The second most common mistake is paying for the funeral out of pocket instead of asking the bank to pay the funeral director directly from the frozen account. This mechanism exists at every major WA bank and credit union. It requires the death certificate and the funeral tax invoice. Using it preserves the surviving spouse's personal savings for living expenses during a period when income may be disrupted.
The When Someone Dies in Western Australia — Estate Settlement Guide covers both of these situations — and every other step between the funeral and final distribution — with WA-specific instructions, Landgate form walkthroughs, and bank scripts. Start with the free Western Australia — First 48 Hours Checklist if you need to get through tonight and tomorrow first.
Frequently Asked Questions
Does the family home automatically go to the surviving spouse in WA?
Only if the property is held as joint tenants. Joint tenancy includes a "right of survivorship" — when one owner dies, the property automatically passes to the surviving owner outside the will and outside probate. You lodge Landgate Form A2 to update the title. If the property is held as tenants in common, the deceased's share passes through the estate and requires a Grant of Probate.
How do I check if our property is joint tenants or tenants in common?
Order a title search through Landgate ($32.60). The certificate of title specifies the tenancy type. This single search can save you $408 and months of unnecessary probate proceedings.

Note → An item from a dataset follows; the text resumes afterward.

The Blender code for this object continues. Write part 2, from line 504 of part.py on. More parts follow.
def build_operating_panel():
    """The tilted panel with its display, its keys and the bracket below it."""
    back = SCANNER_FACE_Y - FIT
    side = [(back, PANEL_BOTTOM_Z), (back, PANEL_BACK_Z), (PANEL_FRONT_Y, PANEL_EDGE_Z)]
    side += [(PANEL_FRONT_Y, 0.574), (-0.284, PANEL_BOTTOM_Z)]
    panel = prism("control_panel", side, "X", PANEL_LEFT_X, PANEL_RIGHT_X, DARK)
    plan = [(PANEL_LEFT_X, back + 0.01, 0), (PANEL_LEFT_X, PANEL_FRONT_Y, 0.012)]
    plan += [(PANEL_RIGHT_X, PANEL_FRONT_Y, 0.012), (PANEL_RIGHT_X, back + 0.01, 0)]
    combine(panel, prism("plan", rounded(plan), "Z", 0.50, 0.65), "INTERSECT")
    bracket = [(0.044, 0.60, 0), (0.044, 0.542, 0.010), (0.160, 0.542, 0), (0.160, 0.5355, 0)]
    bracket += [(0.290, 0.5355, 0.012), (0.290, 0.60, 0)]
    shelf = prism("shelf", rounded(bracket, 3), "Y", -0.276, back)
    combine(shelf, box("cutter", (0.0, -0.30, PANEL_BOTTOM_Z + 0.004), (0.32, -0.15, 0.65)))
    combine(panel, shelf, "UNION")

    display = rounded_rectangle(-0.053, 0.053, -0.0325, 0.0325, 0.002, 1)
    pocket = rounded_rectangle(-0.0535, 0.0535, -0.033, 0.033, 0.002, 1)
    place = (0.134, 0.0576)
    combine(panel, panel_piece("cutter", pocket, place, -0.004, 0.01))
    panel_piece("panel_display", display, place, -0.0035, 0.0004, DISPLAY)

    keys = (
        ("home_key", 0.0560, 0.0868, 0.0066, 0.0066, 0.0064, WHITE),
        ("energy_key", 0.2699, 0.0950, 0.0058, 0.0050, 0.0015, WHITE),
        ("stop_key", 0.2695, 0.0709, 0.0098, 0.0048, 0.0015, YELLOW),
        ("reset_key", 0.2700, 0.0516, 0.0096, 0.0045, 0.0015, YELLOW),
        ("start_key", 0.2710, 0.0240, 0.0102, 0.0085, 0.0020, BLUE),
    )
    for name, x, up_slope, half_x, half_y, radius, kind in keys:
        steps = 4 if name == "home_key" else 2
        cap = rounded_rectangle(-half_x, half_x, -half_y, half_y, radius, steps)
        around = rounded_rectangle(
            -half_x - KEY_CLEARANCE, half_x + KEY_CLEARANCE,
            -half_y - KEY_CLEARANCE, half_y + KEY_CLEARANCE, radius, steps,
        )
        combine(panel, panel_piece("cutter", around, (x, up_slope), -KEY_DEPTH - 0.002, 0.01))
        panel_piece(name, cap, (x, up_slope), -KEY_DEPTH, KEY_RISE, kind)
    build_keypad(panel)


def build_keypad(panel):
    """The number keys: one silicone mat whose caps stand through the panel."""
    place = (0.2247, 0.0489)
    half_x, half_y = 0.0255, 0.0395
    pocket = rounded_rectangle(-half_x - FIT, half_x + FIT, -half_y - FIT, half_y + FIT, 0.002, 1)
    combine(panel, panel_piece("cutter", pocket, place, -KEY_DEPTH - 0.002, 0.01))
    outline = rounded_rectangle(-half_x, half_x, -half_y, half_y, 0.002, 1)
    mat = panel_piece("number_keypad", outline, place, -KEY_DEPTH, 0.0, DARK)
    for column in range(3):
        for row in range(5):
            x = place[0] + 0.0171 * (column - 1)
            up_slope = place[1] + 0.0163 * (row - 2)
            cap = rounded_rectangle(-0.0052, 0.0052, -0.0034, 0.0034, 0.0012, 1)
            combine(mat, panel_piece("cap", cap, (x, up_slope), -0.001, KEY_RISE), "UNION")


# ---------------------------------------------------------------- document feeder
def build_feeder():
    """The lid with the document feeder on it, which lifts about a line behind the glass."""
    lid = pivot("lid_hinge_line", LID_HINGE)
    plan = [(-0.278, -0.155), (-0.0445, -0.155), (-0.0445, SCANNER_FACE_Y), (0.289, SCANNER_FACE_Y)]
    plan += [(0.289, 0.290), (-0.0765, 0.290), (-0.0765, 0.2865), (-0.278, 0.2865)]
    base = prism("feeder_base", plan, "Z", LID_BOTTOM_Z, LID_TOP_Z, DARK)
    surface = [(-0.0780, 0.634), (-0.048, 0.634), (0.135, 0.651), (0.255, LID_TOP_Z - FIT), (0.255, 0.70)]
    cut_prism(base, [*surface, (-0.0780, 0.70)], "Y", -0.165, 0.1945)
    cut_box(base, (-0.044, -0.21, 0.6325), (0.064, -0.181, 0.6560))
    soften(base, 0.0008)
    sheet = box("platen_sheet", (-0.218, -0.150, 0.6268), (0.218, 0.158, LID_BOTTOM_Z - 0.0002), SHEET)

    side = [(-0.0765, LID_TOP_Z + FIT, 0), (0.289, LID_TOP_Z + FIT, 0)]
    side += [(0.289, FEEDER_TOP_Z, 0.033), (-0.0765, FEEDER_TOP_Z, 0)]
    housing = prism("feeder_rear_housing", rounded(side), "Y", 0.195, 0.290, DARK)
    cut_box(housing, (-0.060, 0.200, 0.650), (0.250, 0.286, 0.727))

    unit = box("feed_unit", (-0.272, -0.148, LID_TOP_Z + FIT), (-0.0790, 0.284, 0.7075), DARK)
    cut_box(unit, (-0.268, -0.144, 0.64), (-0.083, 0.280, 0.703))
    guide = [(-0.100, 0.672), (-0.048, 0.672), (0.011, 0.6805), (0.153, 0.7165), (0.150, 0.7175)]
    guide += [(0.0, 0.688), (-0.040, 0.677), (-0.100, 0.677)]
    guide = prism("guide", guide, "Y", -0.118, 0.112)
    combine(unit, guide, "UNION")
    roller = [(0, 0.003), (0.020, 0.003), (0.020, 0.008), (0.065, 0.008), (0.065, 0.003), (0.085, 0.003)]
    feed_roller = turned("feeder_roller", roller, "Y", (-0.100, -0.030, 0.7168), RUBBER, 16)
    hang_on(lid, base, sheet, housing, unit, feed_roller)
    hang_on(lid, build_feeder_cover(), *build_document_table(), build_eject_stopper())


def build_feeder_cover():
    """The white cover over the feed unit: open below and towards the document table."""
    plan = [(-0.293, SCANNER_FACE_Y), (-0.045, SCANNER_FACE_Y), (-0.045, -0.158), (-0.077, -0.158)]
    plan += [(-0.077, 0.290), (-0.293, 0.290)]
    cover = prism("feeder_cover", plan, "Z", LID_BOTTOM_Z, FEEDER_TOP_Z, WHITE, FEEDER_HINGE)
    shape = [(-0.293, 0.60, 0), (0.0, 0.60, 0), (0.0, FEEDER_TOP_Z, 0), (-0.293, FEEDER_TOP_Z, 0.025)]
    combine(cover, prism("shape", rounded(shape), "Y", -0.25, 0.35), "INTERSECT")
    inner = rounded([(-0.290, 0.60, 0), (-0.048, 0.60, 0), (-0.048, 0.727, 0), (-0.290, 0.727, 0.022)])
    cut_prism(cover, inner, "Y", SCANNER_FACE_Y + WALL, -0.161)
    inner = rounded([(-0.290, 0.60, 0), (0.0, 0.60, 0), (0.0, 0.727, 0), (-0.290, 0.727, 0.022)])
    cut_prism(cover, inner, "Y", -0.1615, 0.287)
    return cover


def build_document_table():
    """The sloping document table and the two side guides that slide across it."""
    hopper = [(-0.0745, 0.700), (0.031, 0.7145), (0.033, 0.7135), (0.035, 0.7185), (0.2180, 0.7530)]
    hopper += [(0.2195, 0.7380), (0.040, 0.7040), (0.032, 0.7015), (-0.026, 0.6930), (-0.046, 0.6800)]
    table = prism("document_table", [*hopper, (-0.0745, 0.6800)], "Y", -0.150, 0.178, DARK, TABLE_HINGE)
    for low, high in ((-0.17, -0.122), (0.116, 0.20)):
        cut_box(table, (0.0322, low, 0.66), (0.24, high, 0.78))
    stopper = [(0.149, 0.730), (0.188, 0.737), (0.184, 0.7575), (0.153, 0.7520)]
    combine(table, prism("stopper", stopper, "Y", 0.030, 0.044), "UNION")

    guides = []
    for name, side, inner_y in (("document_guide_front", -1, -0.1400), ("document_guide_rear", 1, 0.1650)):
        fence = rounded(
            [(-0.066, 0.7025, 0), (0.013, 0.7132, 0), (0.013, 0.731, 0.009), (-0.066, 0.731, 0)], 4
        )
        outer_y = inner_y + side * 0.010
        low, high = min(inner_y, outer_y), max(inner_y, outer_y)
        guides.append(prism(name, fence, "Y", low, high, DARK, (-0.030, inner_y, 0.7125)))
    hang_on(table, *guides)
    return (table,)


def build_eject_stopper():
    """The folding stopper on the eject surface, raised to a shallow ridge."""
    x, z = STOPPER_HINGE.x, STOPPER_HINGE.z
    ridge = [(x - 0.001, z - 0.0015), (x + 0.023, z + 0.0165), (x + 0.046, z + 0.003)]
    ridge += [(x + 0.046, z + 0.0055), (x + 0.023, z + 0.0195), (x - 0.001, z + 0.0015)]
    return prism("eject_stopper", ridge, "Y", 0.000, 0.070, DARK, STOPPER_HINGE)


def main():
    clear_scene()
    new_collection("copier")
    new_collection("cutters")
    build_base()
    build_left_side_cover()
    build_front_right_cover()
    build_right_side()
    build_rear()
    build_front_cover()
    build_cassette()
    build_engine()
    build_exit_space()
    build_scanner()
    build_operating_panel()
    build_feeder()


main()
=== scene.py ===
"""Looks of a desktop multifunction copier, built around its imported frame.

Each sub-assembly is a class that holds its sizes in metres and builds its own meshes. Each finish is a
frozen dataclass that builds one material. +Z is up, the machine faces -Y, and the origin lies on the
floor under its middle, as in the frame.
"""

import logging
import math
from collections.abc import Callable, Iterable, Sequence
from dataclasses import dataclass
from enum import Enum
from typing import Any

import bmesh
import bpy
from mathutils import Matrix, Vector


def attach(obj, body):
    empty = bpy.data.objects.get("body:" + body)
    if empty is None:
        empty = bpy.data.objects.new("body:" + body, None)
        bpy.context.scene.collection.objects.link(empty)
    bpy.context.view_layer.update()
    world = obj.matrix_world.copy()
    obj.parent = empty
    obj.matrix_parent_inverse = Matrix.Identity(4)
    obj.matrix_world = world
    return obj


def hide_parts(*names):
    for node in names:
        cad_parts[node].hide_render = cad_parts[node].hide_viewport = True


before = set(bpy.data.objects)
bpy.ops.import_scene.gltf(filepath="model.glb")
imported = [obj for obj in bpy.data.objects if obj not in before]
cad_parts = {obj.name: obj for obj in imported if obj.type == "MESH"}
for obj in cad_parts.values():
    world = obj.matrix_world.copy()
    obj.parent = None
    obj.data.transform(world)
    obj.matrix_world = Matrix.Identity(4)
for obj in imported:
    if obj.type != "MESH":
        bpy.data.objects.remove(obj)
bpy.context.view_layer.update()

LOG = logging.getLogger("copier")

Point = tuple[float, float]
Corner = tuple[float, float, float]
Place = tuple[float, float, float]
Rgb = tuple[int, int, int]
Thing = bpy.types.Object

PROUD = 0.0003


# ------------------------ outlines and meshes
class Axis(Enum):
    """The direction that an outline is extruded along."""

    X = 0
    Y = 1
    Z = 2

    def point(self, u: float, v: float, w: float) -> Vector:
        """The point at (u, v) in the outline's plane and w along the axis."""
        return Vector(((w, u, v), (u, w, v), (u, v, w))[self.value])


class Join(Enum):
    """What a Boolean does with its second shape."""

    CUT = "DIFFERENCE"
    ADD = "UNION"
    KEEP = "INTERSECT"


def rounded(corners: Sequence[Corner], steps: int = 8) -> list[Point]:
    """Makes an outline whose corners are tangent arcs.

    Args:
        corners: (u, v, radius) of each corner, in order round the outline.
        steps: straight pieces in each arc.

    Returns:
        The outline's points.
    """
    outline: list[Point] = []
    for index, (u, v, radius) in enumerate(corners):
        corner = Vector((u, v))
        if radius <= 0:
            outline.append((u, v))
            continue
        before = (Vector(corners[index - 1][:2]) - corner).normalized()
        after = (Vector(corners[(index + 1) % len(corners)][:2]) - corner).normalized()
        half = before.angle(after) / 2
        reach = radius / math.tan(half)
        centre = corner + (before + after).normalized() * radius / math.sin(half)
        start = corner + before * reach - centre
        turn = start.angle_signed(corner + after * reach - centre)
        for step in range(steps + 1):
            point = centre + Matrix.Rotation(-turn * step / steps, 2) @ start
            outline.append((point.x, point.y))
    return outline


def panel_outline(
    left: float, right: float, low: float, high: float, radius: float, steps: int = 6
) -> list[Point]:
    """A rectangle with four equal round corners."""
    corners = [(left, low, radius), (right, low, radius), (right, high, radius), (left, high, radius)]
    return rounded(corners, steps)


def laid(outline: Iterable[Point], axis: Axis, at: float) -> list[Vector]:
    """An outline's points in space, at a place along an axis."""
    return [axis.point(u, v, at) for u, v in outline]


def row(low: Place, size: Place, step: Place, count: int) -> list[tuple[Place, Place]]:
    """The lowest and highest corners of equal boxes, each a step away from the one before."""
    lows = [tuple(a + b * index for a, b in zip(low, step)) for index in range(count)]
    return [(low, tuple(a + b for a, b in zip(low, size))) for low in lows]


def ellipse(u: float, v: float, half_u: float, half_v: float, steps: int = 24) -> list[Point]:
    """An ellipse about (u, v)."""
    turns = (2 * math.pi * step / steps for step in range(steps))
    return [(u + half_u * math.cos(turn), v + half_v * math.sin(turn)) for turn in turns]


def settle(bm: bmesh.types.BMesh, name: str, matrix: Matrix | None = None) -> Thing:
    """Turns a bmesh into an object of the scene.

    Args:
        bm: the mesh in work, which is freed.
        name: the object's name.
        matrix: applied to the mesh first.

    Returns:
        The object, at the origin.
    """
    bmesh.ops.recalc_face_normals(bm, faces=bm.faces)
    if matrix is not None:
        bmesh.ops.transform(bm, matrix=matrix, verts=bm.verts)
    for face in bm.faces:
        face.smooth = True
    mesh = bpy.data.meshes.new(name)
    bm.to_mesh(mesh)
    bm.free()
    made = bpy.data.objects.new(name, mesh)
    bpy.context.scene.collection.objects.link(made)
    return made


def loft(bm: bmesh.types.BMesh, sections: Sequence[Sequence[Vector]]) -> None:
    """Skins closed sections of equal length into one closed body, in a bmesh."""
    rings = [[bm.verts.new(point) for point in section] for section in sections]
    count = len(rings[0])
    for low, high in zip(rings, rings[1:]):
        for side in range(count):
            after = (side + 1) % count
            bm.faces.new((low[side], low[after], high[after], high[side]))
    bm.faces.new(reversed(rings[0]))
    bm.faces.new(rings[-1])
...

Can the bank refuse to unfreeze the joint account?
Banks temporarily freeze joint accounts when notified of a death, but the surviving account holder's access is typically restored within a few business days once identity is verified. The bank may require you to visit a branch with the death certificate and your ID. If the account was solely in the deceased's name, the bank's probate threshold applies.
What if my partner and I were not married?
De facto partners in WA have the same rights as married spouses for estate purposes, but they must be able to demonstrate two years of continuous cohabitation. Documentary evidence includes joint leases, shared bills, statutory declarations from friends or family, and any government registrations of the relationship. If the two-year threshold is disputed, legal advice is recommended.
Do I need to notify Landgate separately from the court?
Yes. Landgate is not notified through the probate process, the ADNS, or any other agency. You must lodge the survivorship application (Form A2) or transmission application (Form A1) directly with Landgate, with the required supporting documents. This is a separate process from obtaining a Grant of Probate.